The company employs around 20,000 people, which includes care workers. 

HSE guidlines on beards and face masks state that “facial hair – stubble and beards – makes it impossible to get a good seal of the mask to the face”. 

Trade union Unite condemned the ban as “penny pinching stupidity”, claiming the firm could offer different masks that offer protection for bearded workers.  

Unite regional official for London Mark Soave said: “The arrogance of Mears is hair-raising. This is a highly delicate issue, which has huge cultural, religious and personal issues and where sensitivity should be the watchword. Instead members have been handed a decree from on high. 

“This is clearly a case of Mears going for the cheapest option and amounts to ‘penny pinching stupidity’. Other forms of masks are available and these should be offered to existing workers.”

In response Mears’ group health & safety director Mark Elkington said: “We are pretty surprised that Unite, who claim to have the safety of workers at heart have taken this disappointing stance.

“Every employer in the UK has a legal responsibility to ensure that employees working in dusty or otherwise potentially hazardous environments are properly protected and in recent years employers have been prosecuted for failing to fulfil this duty.

“The simple fact is that no dust mask can work effectively unless it forms a seal against the skin. That is not possible with a beard or even heavy stubble. If the Health and Safety Executive did a spot site visit and found workers wearing dust masks that were not sealed against the face then we would be liable to prosecution.

“”The alternative to a dust mask is a full hood over the head, which brings its own risks. For example many of our operatives do not like wearing a full hood and it can affect hearing and line of sight. It can also be uncomfortable to wear and can raise concerns with our clients who do not like to see workers in such hoods because of how it looks to customers.

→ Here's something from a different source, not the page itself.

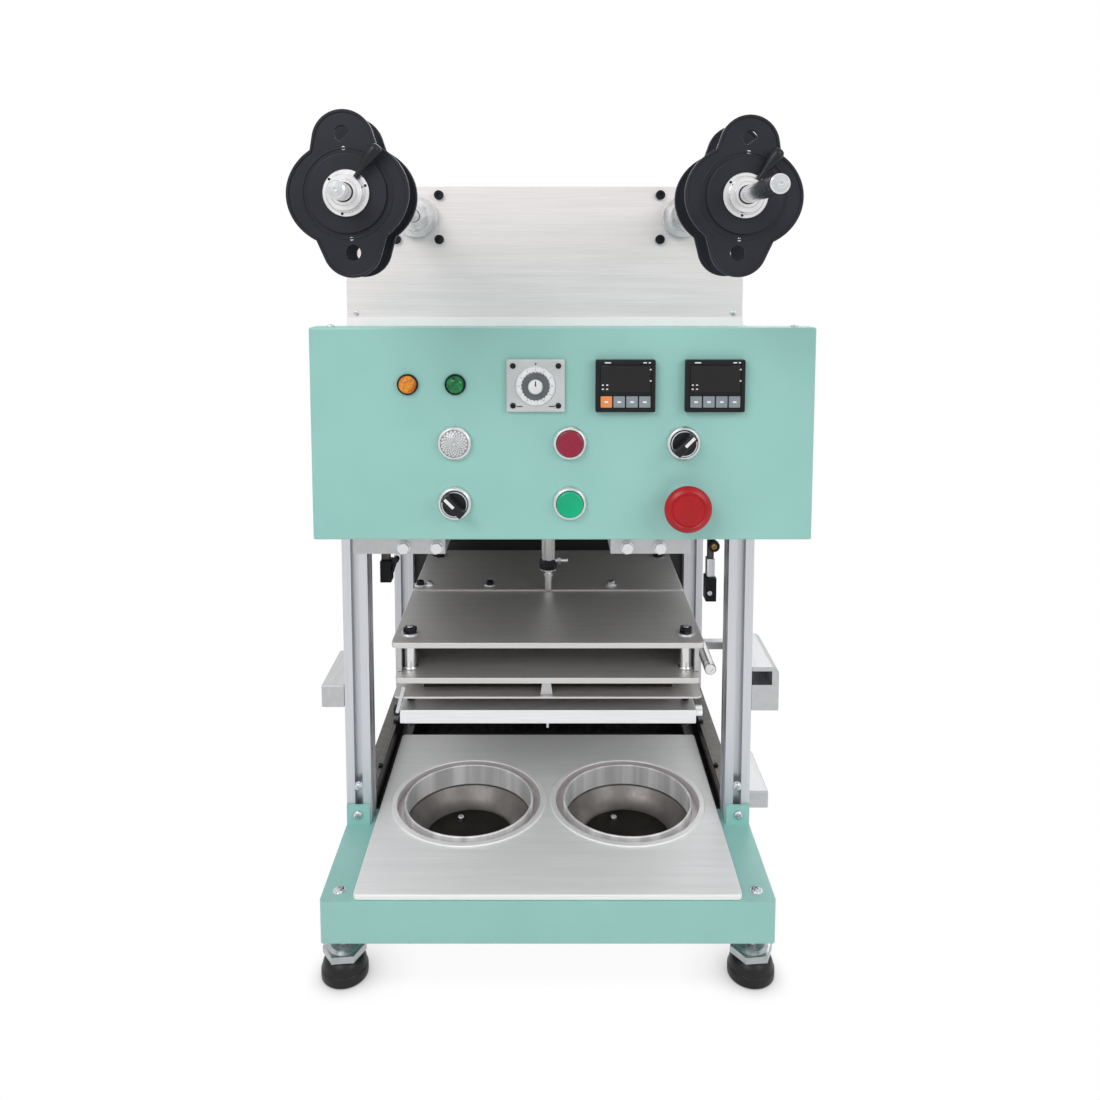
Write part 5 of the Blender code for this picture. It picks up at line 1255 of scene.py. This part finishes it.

“It is vital to note, however, that if a risk assessment shows that the hood is a better option for a job or a worker insisted on having one, then, if assessed to be suitable, we will supply that hood so Unite’s reference to cost saving is absolute nonsense.

Mr Elkington added that the ban affects a ”very small percentage of our workers who would be in that environment”. 

“One has to question the real motives of Unite which has chosen not to take the safety of its members seriously in order to make a cheap point,” he said. 

In its last full-year the firm reported pre-tax profit of £29.4m off revenue of £940.1m.